IV. How AI can change IoT
AI is feeding itself with the new stream of data coming from the physical world and the billions (if not trillions) of sensors and “things” that are capturing and monitoring everything we do.
At the same time though, as soon as an AI starts making sense of IoT data flows, it will:
  • Increase data efficiency: An AI will inform those sensors on what data should be captured and stored, and above all where those sensors should be placed to be both more efficient and more effective.
  • Save costs: It is fair to think that an algorithm performance should be tested continuously, and once reached the optimal level with data marginal return approaching zero - in other words, a point in which adding more data does not improve the prediction outcome -  an AI will not store or capture more data, resulting in energy, servers, computation, cloud, and infrastructural savings. In addition to that, unplanned downtime prediction is a second cost saving possibility an AI will open for an IoT ecosystem.
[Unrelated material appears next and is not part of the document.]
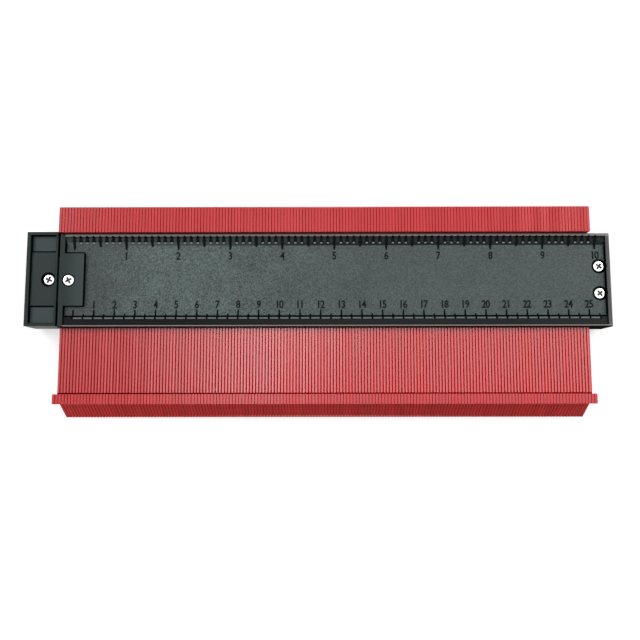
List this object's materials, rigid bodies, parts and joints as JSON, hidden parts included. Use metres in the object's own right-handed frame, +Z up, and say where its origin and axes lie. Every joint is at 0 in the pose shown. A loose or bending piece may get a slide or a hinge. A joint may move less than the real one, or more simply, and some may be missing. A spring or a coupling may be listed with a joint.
{
  "type": "contour gauge",
  "caption": "Flat contour gauge with a long row of thin leaves sliding between two ruled covers and a block at one end that squeezes the row.",
  "frame": {"origin": "middle of the whole gauge in plan, on the plane that the undersides of the leaves stand on", "axes": "+X along the row of leaves towards the end with two screws, +Y from the toes of the leaves to their tails, which is the way a leaf slides when pushed, +Z up out of the ruled front cover"},
  "size_m": [0.2836, 0.102, 0.02],
  "materials": {
    "black_plastic": "satin",
    "red_plastic": "satin",
    "plated_screws": "satin",
    "spring_steel": "satin",
    "friction_felt": "matte"
  },
  "bodies": {
    "frame": {"front_cover": "black_plastic", "back_cover": "black_plastic", "friction_strip_front_lower": "friction_felt", "friction_strip_front_upper": "friction_felt", "friction_strip_back_lower": "friction_felt", "friction_strip_back_upper": "friction_felt", "clamp_screw": "plated_screws", "end_screw_1": "plated_screws", "end_screw_2": "plated_screws"},
    "tension_block": {"tension_block_front": "black_plastic", "tension_block_back": "black_plastic", "block_screw": "plated_screws", "pressure_plate": "spring_steel"},
    "leaf_bank_01": {"leaf_bank_01": "red_plastic"},
    "leaf_bank_02": {"leaf_bank_02": "red_plastic"},
    "leaf_bank_03": {"leaf_bank_03": "red_plastic"},
    "leaf_bank_04": {"leaf_bank_04": "red_plastic"},
    "leaf_bank_05": {"leaf_bank_05": "red_plastic"},
    "leaf_bank_06": {"leaf_bank_06": "red_plastic"},
    "leaf_bank_07": {"leaf_bank_07": "red_plastic"},
    "leaf_bank_08": {"leaf_bank_08": "red_plastic"},
    "leaf_bank_09": {"leaf_bank_09": "red_plastic"},
    "leaf_bank_10": {"leaf_bank_10": "red_plastic"},
    "leaf_bank_11": {"leaf_bank_11": "red_plastic"},
    "leaf_bank_12": {"leaf_bank_12": "red_plastic"},
    "leaf_bank_13": {"leaf_bank_13": "red_plastic"},
    "leaf_bank_14": {"leaf_bank_14": "red_plastic"},
    "leaf_bank_15": {"leaf_bank_15": "red_plastic"},
    "leaf_bank_16": {"leaf_bank_16": "red_plastic"},
    "leaf_bank_17": {"leaf_bank_17": "red_plastic"},
    "leaf_bank_18": {"leaf_bank_18": "red_plastic"},
    "leaf_bank_19": {"leaf_bank_19": "red_plastic"},
    "leaf_bank_20": {"leaf_bank_20": "red_plastic"},
    "leaf_bank_21": {"leaf_bank_21": "red_plastic"},
    "leaf_bank_22": {"leaf_bank_22": "red_plastic"},
    "leaf_bank_23": {"leaf_bank_23": "red_plastic"},
    "leaf_bank_24": {"leaf_bank_24": "red_plastic"},
    "leaf_bank_25": {"leaf_bank_25": "red_plastic"},
    "leaf_bank_26": {"leaf_bank_26": "red_plastic"},
    "leaf_bank_27": {"leaf_bank_27": "red_plastic"},
    "leaf_bank_28": {"leaf_bank_28": "red_plastic"},
    "leaf_bank_29": {"leaf_bank_29": "red_plastic"},
    "leaf_bank_30": {"leaf_bank_30": "red_plastic"},
    "leaf_bank_31": {"leaf_bank_31": "red_plastic"},
    "leaf_bank_32": {"leaf_bank_32": "red_plastic"},
    "leaf_bank_33": {"leaf_bank_33": "red_plastic"},
    "leaf_bank_34": {"leaf_bank_34": "red_plastic"},
    "leaf_bank_35": {"leaf_bank_35": "red_plastic"},
    "leaf_bank_36": {"leaf_bank_36": "red_plastic"},
    "leaf_bank_37": {"leaf_bank_37": "red_plastic"},
    "leaf_bank_38": {"leaf_bank_38": "red_plastic"},
    "leaf_bank_39": {"leaf_bank_39": "red_plastic"},
    "leaf_bank_40": {"leaf_bank_40": "red_plastic"},
    "leaf_bank_41": {"leaf_bank_41": "red_plastic"},
    "leaf_bank_42": {"leaf_bank_42": "red_plastic"},
    "leaf_bank_43": {"leaf_bank_43": "red_plastic"}
  },
  "joints": [
    {"name": "tension_slide", "type": "slide", "parent": "frame", "child": "tension_block", "axis": [-1, 0, 0], "range_m": [0, 0.002]},
    {"name": "leaf_slide_01", "type": "slide", "parent": "frame", "child": "leaf_bank_01", "axis": [0, 1, 0], "range_m": [0, 0.0318]},
    {"name": "leaf_slide_02", "type": "slide", "parent": "frame", "child": "leaf_bank_02", "axis": [0, 1, 0], "range_m": [0, 0.0318]},
    {"name": "leaf_slide_03", "type": "slide", "parent": "frame", "child": "leaf_bank_03", "axis": [0, 1, 0], "range_m": [0, 0.0318]},
    {"name": "leaf_slide_04", "type": "slide", "parent": "frame", "child": "leaf_bank_04", "axis": [0, 1, 0], "range_m": [0, 0.0318]},
    {"name": "leaf_slide_05", "type": "slide", "parent": "frame", "child": "leaf_bank_05", "axis": [0, 1, 0], "range_m": [0, 0.0318]},
    {"name": "leaf_slide_06", "type": "slide", "parent": "frame", "child": "leaf_bank_06", "axis": [0, 1, 0], "range_m": [0, 0.0318]},
    {"name": "leaf_slide_07", "type": "slide", "parent": "frame", "child": "leaf_bank_07", "axis": [0, 1, 0], "range_m": [0, 0.0318]},
    {"name": "leaf_slide_08", "type": "slide", "parent": "frame", "child": "leaf_bank_08", "axis": [0, 1, 0], "range_m": [0, 0.0318]},
    {"name": "leaf_slide_09", "type": "slide", "parent": "frame", "child": "leaf_bank_09", "axis": [0, 1, 0], "range_m": [0, 0.0318]},
    {"name": "leaf_slide_10", "type": "slide", "parent": "frame", "child": "leaf_bank_10", "axis": [0, 1, 0], "range_m": [0, 0.0318]},
    {"name": "leaf_slide_11", "type": "slide", "parent": "frame", "child": "leaf_bank_11", "axis": [0, 1, 0], "range_m": [0, 0.0318]},
    {"name": "leaf_slide_12", "type": "slide", "parent": "frame", "child": "leaf_bank_12", "axis": [0, 1, 0], "range_m": [0, 0.0318]},
    {"name": "leaf_slide_13", "type": "slide", "parent": "frame", "child": "leaf_bank_13", "axis": [0, 1, 0], "range_m": [0, 0.0318]},
    {"name": "leaf_slide_14", "type": "slide", "parent": "frame", "child": "leaf_bank_14", "axis": [0, 1, 0], "range_m": [0, 0.0318]},
    {"name": "leaf_slide_15", "type": "slide", "parent": "frame", "child": "leaf_bank_15", "axis": [0, 1, 0], "range_m": [0, 0.0318]},
    {"name": "leaf_slide_16", "type": "slide", "parent": "frame", "child": "leaf_bank_16", "axis": [0, 1, 0], "range_m": [0, 0.0318]},
    {"name": "leaf_slide_17", "type": "slide", "parent": "frame", "child": "leaf_bank_17", "axis": [0, 1, 0], "range_m": [0, 0.0318]},
    {"name": "leaf_slide_18", "type": "slide", "parent": "frame", "child": "leaf_bank_18", "axis": [0, 1, 0], "range_m": [0, 0.0318]},
    {"name": "leaf_slide_19", "type": "slide", "parent": "frame", "child": "leaf_bank_19", "axis": [0, 1, 0], "range_m": [0, 0.0318]},
    {"name": "leaf_slide_20", "type": "slide", "parent": "frame", "child": "leaf_bank_20", "axis": [0, 1, 0], "range_m": [0, 0.0318]},
    {"name": "leaf_slide_21", "type": "slide", "parent": "frame", "child": "leaf_bank_21", "axis": [0, 1, 0], "range_m": [0, 0.0318]},
    {"name": "leaf_slide_22", "type": "slide", "parent": "frame", "child": "leaf_bank_22", "axis": [0, 1, 0], "range_m": [0, 0.0318]},
    {"name": "leaf_slide_23", "type": "slide", "parent": "frame", "child": "leaf_bank_23", "axis": [0, 1, 0], "range_m": [0, 0.0318]},
    {"name": "leaf_slide_24", "type": "slide", "parent": "frame", "child": "leaf_bank_24", "axis": [0, 1, 0], "range_m": [0, 0.0318]},
    {"name": "leaf_slide_25", "type": "slide", "parent": "frame", "child": "leaf_bank_25", "axis": [0, 1, 0], "range_m": [0, 0.0318]},
    {"name": "leaf_slide_26", "type": "slide", "parent": "frame", "child": "leaf_bank_26", "axis": [0, 1, 0], "range_m": [0, 0.0318]},
    {"name": "leaf_slide_27", "type": "slide", "parent": "frame", "child": "leaf_bank_27", "axis": [0, 1, 0], "range_m": [0, 0.0318]},
    {"name": "leaf_slide_28", "type": "slide", "parent": "frame", "child": "leaf_bank_28", "axis": [0, 1, 0], "range_m": [0, 0.0318]},
    {"name": "leaf_slide_29", "type": "slide", "parent": "frame", "child": "leaf_bank_29", "axis": [0, 1, 0], "range_m": [0, 0.0318]},
    {"name": "leaf_slide_30", "type": "slide", "parent": "frame", "child": "leaf_bank_30", "axis": [0, 1, 0], "range_m": [0, 0.0318]},
    {"name": "leaf_slide_31", "type": "slide", "parent": "frame", "child": "leaf_bank_31", "axis": [0, 1, 0], "range_m": [0, 0.0318]},
    {"name": "leaf_slide_32", "type": "slide", "parent": "frame", "child": "leaf_bank_32", "axis": [0, 1, 0], "range_m": [0, 0.0318]},
    {"name": "leaf_slide_33", "type": "slide", "parent": "frame", "child": "leaf_bank_33", "axis": [0, 1, 0], "range_m": [0, 0.0318]},
    {"name": "leaf_slide_34", "type": "slide", "parent": "frame", "child": "leaf_bank_34", "axis": [0, 1, 0], "range_m": [0, 0.0318]},
    {"name": "leaf_slide_35", "type": "slide", "parent": "frame", "child": "leaf_bank_35", "axis": [0, 1, 0], "range_m": [0, 0.0318]},
    {"name": "leaf_slide_36", "type": "slide", "parent": "frame", "child": "leaf_bank_36", "axis": [0, 1, 0], "range_m": [0, 0.0318]},
    {"name": "leaf_slide_37", "type": "slide", "parent": "frame", "child": "leaf_bank_37", "axis": [0, 1, 0], "range_m": [0, 0.0318]},
    {"name": "leaf_slide_38", "type": "slide", "parent": "frame", "child": "leaf_bank_38", "axis": [0, 1, 0], "range_m": [0, 0.0318]},
    {"name": "leaf_slide_39", "type": "slide", "parent": "frame", "child": "leaf_bank_39", "axis": [0, 1, 0], "range_m": [0, 0.0318]},
    {"name": "leaf_slide_40", "type": "slide", "parent": "frame", "child": "leaf_bank_40", "axis": [0, 1, 0], "range_m": [0, 0.0318]},
    {"name": "leaf_slide_41", "type": "slide", "parent": "frame", "child": "leaf_bank_41", "axis": [0, 1, 0], "range_m": [0, 0.0318]},
    {"name": "leaf_slide_42", "type": "slide", "parent": "frame", "child": "leaf_bank_42", "axis": [0, 1, 0], "range_m": [0, 0.0318]},
    {"name": "leaf_slide_43", "type": "slide", "parent": "frame", "child": "leaf_bank_43", "axis": [0, 1, 0], "range_m": [0, 0.0318]}
  ]
}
  • Increase security: An AI could clearly be able to not only fight potential external threats for an IoT network but even predict them. AnChain is doing some interesting work in this field.
  • Compute on-the-fly: Edge/fog computing is quickly becoming a hot topic since it allows on-device computation, which in turn reduces the response time for an action, limits the exposures to privacy and compliance issues and solves the huge connectivity bottleneck problem. A few startups are already working in this direction, as for example Foghorn, Mythic, Neureal, SONM, Nebula AI, as well as big incumbents as Google. The company recently released, in addition to federated learning, an entire stack made by an Edge TPU and a Cloud IoT Edge platform. However, things will likely change here due to the rapid development of specialized training and inference chips and the forthcoming introduction of the 5G. Cloud is still necessary for computationally intensive operations and to store data centrally to guarantee an extra layer of security (especially in case of "network disasters"), but custom chips and edge computing algorithms can do most of the operations the final customer needs directly on the device.
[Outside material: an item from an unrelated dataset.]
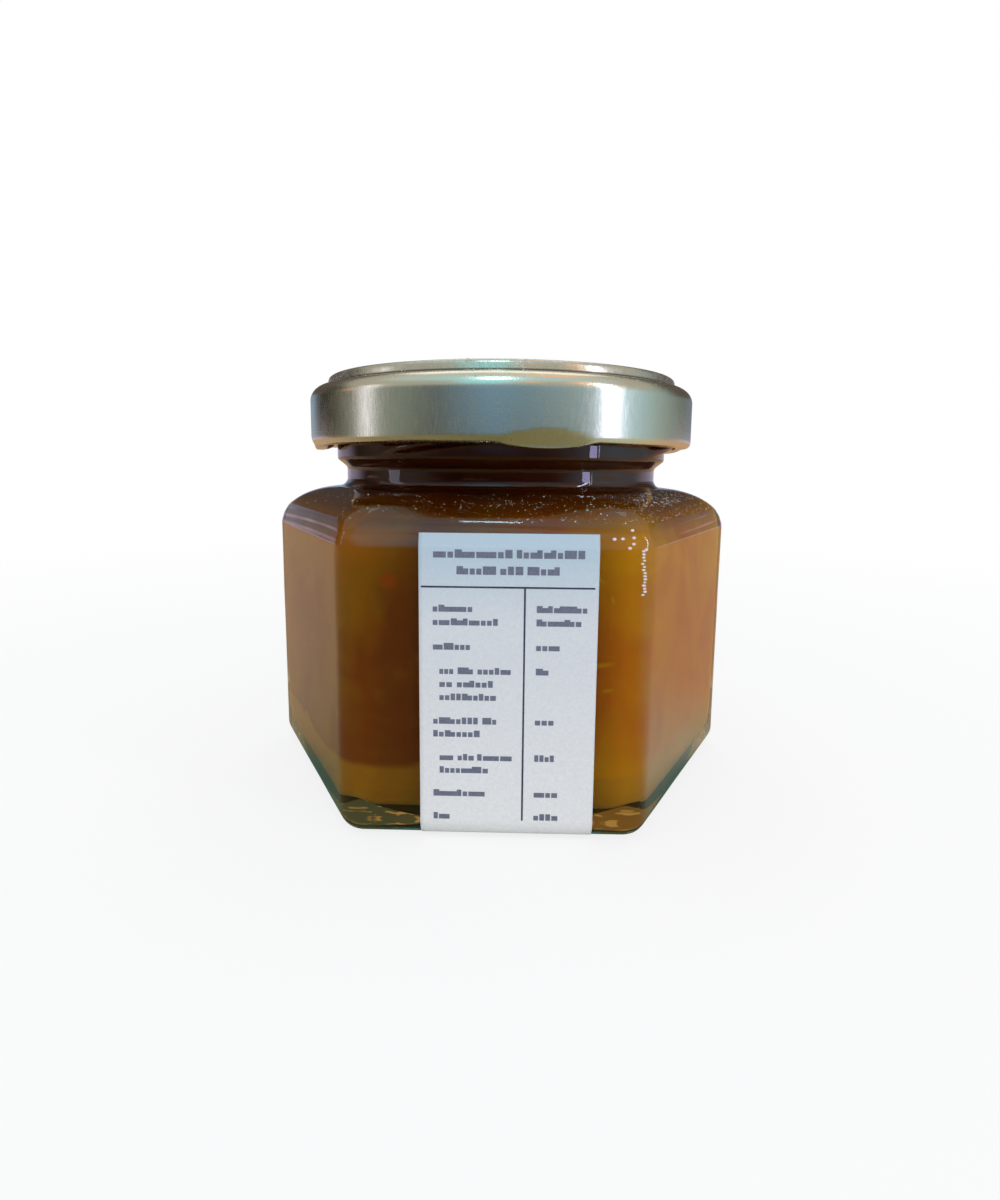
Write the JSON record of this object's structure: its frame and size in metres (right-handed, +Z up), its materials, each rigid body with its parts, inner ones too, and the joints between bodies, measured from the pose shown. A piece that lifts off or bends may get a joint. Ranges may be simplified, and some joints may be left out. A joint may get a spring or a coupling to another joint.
{
  "type": "hexagonal jar of pumpkin jam",
  "caption": "Hexagonal glass jar filled with amber pumpkin jam, shut by a round metal twist-off cap, with a plain ruled paper label on the front face.",
  "frame": {"origin": "on the table, at the foot of the jar's vertical axis", "axes": "+Z up along the jar's axis, -Y out of the labelled face, two upright edges on the X axis"},
  "size_m": [0.0804, 0.0709, 0.0659],
  "materials": {
    "clear_glass": "moulded clear soda-lime glass with a faint green tint",
    "pumpkin_jam": "translucent amber jam, glossy where it wets the glass",
    "lacquered_steel": "satin pale gold lacquer on thin steel sheet",
    "sealing_compound": "soft off-white sealing compound flowed into the cap's raised ring",
    "label_paper": "smooth white paper with a slight sheen"
  },
  "bodies": {
    "root": {"jar_glass": "clear_glass", "jam": "pumpkin_jam", "lid": "lacquered_steel", "gasket": "sealing_compound", "label": "label_paper"}
  },
  "joints": []
}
V. How AI can change Blockchain
Although extremely powerful, a blockchain has its own limitations as well. Some of these are technology-related while others come from the old-minded culture inherited from the financial services sector, but all of these can be affected by AI in a way or another:
  • Consensus mechanisms: The proof of work or proof of stake are the first consensus mechanisms created but definitely neither the only ones nor the most efficient. AION has recently created a new consensus mechanism called “Proof of Intelligence” where validators are asked to train a neural network and using the parameters of that NN as proof of computation.
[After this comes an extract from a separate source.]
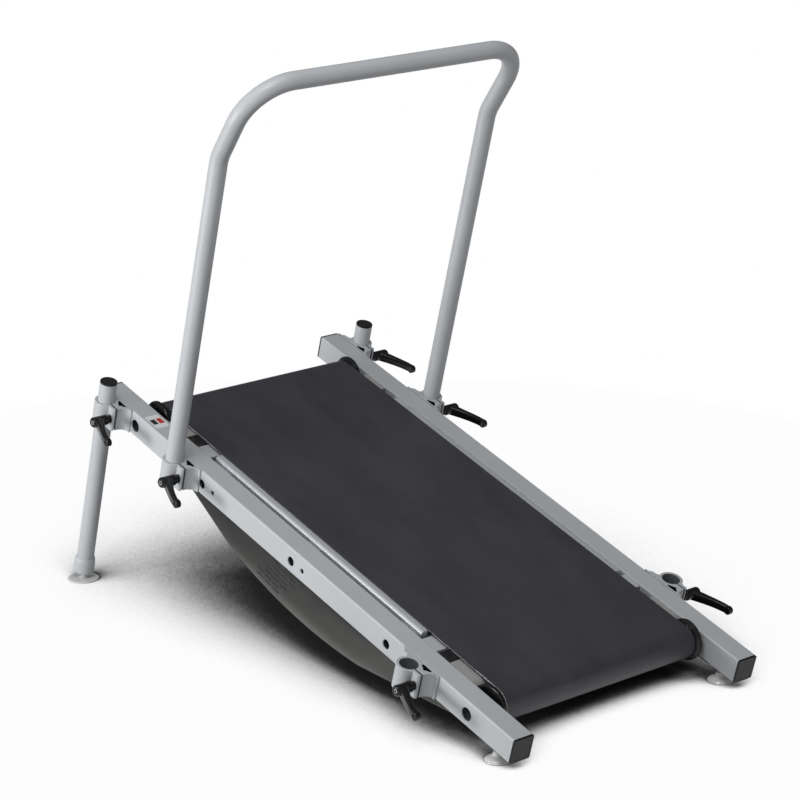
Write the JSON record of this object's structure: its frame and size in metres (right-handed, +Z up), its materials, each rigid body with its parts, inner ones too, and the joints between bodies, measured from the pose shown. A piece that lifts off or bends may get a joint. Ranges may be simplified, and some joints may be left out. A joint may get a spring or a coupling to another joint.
{
  "type": "pool treadmill",
  "caption": "Motorless treadmill for use in a pool: a walking belt over a deck between square rails, on clamped legs and suction feet, with a bent tube handrail and lever clamps.",
  "frame": {"origin": "on the floor under the middle of the bounding box", "axes": "+Z up, +Y forward, the way the walker faces and the deck rises, +X to the walker's right"},
  "size_m": [0.8558, 1.4644, 1.2334],
  "materials": {
    "silver_paint": "satin",
    "olive_sheet": "matte",
    "grey_plastic": "matte",
    "black_plastic": "satin gloss",
    "belt_rubber": "matte, fine diagonal grain",
    "steel": "bright",
    "bright_aluminium": "bright",
    "deck_board": "smooth",
    "clear_vinyl": "translucent"
  },
  "bodies": {
    "frame": {"rail_left": "silver_paint", "rail_right": "silver_paint", "rail_cap_front_left": "grey_plastic", "rail_cap_front_right": "grey_plastic", "rail_cap_rear_left": "grey_plastic", "rail_cap_rear_right": "grey_plastic", "cross_bar_rear": "silver_paint", "cross_bar_middle": "silver_paint", "cross_bar_front": "silver_paint", "tie_plate_front": "silver_paint", "tie_plate_rear": "silver_paint", "guard_plate_front": "olive_sheet", "guard_plate_rear": "olive_sheet", "belly_sheet": "olive_sheet", "slide_deck": "deck_board", "trim_strip_left": "bright_aluminium", "trim_strip_right": "bright_aluminium", "axle_front": "steel", "axle_rear": "steel", "walking_belt": "belt_rubber", "clamp_leg_left": "silver_paint", "clamp_leg_right": "silver_paint", "clamp_handrail_left": "silver_paint", "clamp_handrail_right": "silver_paint", "clamp_rear_left": "silver_paint", "clamp_rear_right": "silver_paint", "rear_foot_socket_left": "grey_plastic", "rear_foot_socket_right": "grey_plastic"},
    "front_roller": {"roller_drum_front": "steel", "roller_flange_front_left": "black_plastic", "roller_flange_front_right": "black_plastic"},
    "rear_roller": {"roller_drum_rear": "steel", "roller_flange_rear_left": "black_plastic", "roller_flange_rear_right": "black_plastic"},
    "handrail": {"handrail": "silver_paint"},
    "leg_left": {"leg_tube_left": "silver_paint", "leg_cap_left": "grey_plastic", "leg_sleeve_left": "silver_paint"},
    "pad_left": {"leg_pad_left": "clear_vinyl"},
    "foot_left": {"rear_foot_left": "clear_vinyl"},
    "leg_lever_left": {"clamp_lever_leg_left": "black_plastic", "clamp_stud_leg_left": "steel"},
    "handrail_lever_left": {"clamp_lever_handrail_left": "black_plastic", "clamp_stud_handrail_left": "steel"},
    "rear_lever_left": {"clamp_lever_rear_left": "black_plastic", "clamp_stud_rear_left": "steel"},
    "leg_right": {"leg_tube_right": "silver_paint", "leg_cap_right": "grey_plastic", "leg_sleeve_right": "silver_paint"},
    "pad_right": {"leg_pad_right": "clear_vinyl"},
    "foot_right": {"rear_foot_right": "clear_vinyl"},
    "leg_lever_right": {"clamp_lever_leg_right": "black_plastic", "clamp_stud_leg_right": "steel"},
    "handrail_lever_right": {"clamp_lever_handrail_right": "black_plastic", "clamp_stud_handrail_right": "steel"},
    "rear_lever_right": {"clamp_lever_rear_right": "black_plastic", "clamp_stud_rear_right": "steel"}
  },
  "joints": [
    {"name": "leg_slide_left", "type": "slide", "parent": "frame", "child": "leg_left", "axis": [0, -0.2776, 0.9607], "range_m": [-0.03, 0.18]},
    {"name": "pad_tilt_left", "type": "hinge", "parent": "leg_left", "child": "pad_left", "pos_m": [-0.3545, 0.69773, 0.017], "axis": [1, 0, 0], "range_deg": [-10, 25]},
    {"name": "rear_foot_tilt_left", "type": "hinge", "parent": "frame", "child": "foot_left", "pos_m": [-0.301, -0.65526, 0.0271], "axis": [1, 0, 0], "range_deg": [-6, 20]},
    {"name": "leg_slide_right", "type": "slide", "parent": "frame", "child": "leg_right", "axis": [0, -0.2776, 0.9607], "range_m": [-0.03, 0.18]},
    {"name": "pad_tilt_right", "type": "hinge", "parent": "leg_right", "child": "pad_right", "pos_m": [0.3545, 0.69773, 0.017], "axis": [1, 0, 0], "range_deg": [-10, 25]},
    {"name": "rear_foot_tilt_right", "type": "hinge", "parent": "frame", "child": "foot_right", "pos_m": [0.301, -0.65526, 0.0271], "axis": [1, 0, 0], "range_deg": [-6, 20]},
    {"name": "handrail_slide", "type": "slide", "parent": "frame", "child": "handrail", "axis": [0, -0.2776, 0.9607], "range_m": [-0.25, 0.02]},
    {"name": "leg_lever_turn_left", "type": "hinge", "parent": "frame", "child": "leg_lever_left", "pos_m": [-0.326, 0.54886, 0.4133], "axis": [-1, 0, 0], "range_deg": [0, 100]},
    {"name": "leg_lever_turn_right", "type": "hinge", "parent": "frame", "child": "leg_lever_right", "pos_m": [0.326, 0.54886, 0.4133], "axis": [1, 0, 0], "range_deg": [0, 100]},
    {"name": "handrail_lever_turn_left", "type": "hinge", "parent": "frame", "child": "handrail_lever_left", "pos_m": [-0.326, 0.2962, 0.34029], "axis": [-1, 0, 0], "range_deg": [0, 100]},
    {"name": "handrail_lever_turn_right", "type": "hinge", "parent": "frame", "child": "handrail_lever_right", "pos_m": [0.326, 0.2962, 0.34029], "axis": [1, 0, 0], "range_deg": [0, 100]},
    {"name": "rear_lever_turn_left", "type": "hinge", "parent": "frame", "child": "rear_lever_left", "pos_m": [-0.326, -0.48004, 0.11598], "axis": [-1, 0, 0], "range_deg": [0, 100]},
    {"name": "rear_lever_turn_right", "type": "hinge", "parent": "frame", "child": "rear_lever_right", "pos_m": [0.326, -0.48004, 0.11598], "axis": [1, 0, 0], "range_deg": [0, 100]},
    {"name": "front_roller_spin", "type": "hinge", "parent": "frame", "child": "front_roller", "pos_m": [0, 0.50831, 0.39872], "axis": [1, 0, 0], "continuous": true},
    {"name": "rear_roller_spin", "type": "hinge", "parent": "frame", "child": "rear_roller", "pos_m": [0, -0.59168, 0.08086], "axis": [1, 0, 0], "continuous": true}
  ],
  "couplings": [
    {"joint": "rear_roller_spin", "follows": "front_roller_spin", "ratio": 1}
  ]
}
  • Energy consumption: Mining is an incredibly hard task that requires a ton of energy and money to be completed (O’Dwyer and David Malone, 2014). AI has already proven to be very efficient in optimizing energy consumption, so I believe similar results can be achieved for the blockchain as well. This would probably also result in lower investments in mining hardware.
  • Scalability: The blockchain is growing at a steady pace of 1MB every 10 minutes and it already adds up to 85GB. Nakamoto (2008) first mentioned “blockchain pruning” (i.e., deleting unnecessary data about fully spent transactions in order to not hold the entire blockchain on a single laptop) as a possible solution, but AI can introduce new decentralized learning systems such as federated learning, for example, or new data sharding techniques to make the system more efficient. Matrix AI is a company that is leveraging AI to fix some of the intrinsic limits of the blockchain.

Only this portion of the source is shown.